> [Exercise aim]: From the listing below, pull out all lines with "scene" in them.

> [Source excerpt]:

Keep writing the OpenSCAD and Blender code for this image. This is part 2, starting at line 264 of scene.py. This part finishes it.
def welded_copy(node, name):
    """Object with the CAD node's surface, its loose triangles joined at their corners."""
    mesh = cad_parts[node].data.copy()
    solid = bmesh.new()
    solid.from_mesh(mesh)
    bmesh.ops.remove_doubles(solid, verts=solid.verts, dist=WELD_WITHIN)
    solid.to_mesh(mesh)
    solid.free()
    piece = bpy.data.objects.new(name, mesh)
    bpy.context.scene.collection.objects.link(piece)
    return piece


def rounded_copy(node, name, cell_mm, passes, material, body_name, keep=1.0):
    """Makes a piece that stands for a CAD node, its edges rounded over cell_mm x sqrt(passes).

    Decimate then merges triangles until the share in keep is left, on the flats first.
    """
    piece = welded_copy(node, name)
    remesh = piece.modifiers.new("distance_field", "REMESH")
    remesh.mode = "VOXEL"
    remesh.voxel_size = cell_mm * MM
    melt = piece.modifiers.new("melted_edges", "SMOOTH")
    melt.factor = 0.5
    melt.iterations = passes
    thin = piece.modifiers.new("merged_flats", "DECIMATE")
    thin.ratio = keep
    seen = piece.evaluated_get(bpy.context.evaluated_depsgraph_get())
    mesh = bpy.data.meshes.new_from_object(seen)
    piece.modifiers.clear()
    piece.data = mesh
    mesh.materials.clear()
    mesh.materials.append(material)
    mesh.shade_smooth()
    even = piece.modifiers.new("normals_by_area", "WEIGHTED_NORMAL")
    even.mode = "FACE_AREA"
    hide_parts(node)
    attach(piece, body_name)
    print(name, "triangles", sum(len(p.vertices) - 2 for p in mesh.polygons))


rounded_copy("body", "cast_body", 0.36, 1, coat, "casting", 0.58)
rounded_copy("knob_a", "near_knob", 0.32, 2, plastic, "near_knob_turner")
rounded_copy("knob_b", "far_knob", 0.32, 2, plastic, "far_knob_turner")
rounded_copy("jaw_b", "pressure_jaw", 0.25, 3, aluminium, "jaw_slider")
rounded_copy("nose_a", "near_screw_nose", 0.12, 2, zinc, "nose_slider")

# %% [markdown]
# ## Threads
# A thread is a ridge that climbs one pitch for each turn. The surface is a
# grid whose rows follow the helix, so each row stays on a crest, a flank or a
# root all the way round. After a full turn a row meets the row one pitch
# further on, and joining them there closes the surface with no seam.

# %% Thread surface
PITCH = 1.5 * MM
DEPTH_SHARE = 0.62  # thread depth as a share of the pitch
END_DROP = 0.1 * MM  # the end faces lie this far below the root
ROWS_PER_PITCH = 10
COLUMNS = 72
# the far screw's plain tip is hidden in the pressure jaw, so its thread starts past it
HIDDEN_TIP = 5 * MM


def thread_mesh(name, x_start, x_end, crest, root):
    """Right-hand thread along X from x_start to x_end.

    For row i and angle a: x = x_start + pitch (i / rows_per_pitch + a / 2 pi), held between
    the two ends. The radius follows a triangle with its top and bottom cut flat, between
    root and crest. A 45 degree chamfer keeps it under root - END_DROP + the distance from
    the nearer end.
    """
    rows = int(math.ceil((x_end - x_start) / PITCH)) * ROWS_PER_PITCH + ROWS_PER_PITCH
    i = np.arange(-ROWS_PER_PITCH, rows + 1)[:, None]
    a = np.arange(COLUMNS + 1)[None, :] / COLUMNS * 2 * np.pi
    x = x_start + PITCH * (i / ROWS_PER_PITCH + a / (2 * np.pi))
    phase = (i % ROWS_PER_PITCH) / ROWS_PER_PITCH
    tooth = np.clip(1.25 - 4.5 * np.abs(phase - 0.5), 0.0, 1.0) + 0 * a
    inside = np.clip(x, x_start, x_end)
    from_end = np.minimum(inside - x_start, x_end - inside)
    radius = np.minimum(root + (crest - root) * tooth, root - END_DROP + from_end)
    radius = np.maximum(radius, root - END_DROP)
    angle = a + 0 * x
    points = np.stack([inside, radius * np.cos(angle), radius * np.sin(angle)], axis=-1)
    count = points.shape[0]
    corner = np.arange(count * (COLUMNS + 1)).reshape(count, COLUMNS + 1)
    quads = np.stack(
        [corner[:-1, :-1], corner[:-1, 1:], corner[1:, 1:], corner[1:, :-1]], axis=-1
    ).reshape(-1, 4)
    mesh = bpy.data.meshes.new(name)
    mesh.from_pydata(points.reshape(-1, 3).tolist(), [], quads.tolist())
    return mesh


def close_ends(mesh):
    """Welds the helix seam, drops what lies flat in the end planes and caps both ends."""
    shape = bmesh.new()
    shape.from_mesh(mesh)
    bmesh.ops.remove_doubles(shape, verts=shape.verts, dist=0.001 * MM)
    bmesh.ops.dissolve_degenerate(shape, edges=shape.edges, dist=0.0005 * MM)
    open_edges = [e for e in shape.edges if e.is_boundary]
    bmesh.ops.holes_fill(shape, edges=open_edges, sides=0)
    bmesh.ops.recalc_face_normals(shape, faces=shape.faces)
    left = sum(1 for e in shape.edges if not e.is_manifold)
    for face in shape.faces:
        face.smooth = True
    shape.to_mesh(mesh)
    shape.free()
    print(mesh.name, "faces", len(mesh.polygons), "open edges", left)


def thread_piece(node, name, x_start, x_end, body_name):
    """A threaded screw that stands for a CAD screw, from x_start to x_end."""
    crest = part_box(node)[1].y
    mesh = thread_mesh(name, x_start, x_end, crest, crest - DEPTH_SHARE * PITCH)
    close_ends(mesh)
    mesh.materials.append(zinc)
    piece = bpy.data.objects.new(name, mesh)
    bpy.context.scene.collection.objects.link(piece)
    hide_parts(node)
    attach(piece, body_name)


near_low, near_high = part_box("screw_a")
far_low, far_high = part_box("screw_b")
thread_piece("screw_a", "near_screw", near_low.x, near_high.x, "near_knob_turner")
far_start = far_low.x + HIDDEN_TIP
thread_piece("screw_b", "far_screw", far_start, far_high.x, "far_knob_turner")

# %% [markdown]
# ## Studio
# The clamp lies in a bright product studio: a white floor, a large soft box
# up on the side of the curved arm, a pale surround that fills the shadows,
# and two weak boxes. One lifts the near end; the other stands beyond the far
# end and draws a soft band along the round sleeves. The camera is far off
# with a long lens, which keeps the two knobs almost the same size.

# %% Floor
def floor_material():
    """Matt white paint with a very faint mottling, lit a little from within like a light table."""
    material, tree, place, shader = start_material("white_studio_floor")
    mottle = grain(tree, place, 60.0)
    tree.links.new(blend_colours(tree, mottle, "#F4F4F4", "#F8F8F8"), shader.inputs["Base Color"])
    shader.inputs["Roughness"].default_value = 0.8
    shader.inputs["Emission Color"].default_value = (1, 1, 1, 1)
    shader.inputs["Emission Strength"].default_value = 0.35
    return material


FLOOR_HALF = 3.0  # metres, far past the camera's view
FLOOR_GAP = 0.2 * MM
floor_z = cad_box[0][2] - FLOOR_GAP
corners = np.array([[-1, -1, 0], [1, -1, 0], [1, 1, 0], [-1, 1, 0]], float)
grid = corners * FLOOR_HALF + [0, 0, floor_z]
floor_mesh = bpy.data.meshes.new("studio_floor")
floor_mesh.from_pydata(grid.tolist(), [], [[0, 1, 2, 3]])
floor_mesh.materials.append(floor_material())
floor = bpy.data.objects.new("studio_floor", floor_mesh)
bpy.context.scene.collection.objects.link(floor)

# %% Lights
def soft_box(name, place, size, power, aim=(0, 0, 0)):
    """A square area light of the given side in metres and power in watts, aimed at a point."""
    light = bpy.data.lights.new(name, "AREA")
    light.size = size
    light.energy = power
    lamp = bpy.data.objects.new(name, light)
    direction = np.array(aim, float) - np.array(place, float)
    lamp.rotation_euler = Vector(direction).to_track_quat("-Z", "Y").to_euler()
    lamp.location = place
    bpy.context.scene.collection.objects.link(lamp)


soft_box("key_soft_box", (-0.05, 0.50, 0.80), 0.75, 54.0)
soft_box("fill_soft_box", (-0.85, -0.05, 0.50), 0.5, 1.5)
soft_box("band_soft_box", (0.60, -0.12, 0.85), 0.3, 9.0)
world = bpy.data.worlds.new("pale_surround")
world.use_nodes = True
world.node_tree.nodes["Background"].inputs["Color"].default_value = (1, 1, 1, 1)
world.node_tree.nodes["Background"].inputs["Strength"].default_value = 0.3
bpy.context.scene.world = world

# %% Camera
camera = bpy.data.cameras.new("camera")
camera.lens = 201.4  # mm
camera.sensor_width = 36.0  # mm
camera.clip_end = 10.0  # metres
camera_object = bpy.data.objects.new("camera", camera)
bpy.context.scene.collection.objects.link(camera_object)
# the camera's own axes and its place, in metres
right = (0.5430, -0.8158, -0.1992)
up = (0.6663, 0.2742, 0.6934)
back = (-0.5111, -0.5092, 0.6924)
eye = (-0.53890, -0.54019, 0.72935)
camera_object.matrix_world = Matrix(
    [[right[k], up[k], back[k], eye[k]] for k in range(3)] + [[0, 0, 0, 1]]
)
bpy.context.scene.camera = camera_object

> [Response below]:
Keep writing the OpenSCAD and Blender code for this image. This is part 2, starting at line 264 of scene.py. This part finishes it.
    bpy.context.scene.collection.objects.link(piece)
    bpy.context.scene.collection.objects.link(piece)
bpy.context.scene.collection.objects.link(floor)
    bpy.context.scene.collection.objects.link(lamp)
bpy.context.scene.world = world
bpy.context.scene.collection.objects.link(camera_object)
bpy.context.scene.camera = camera_object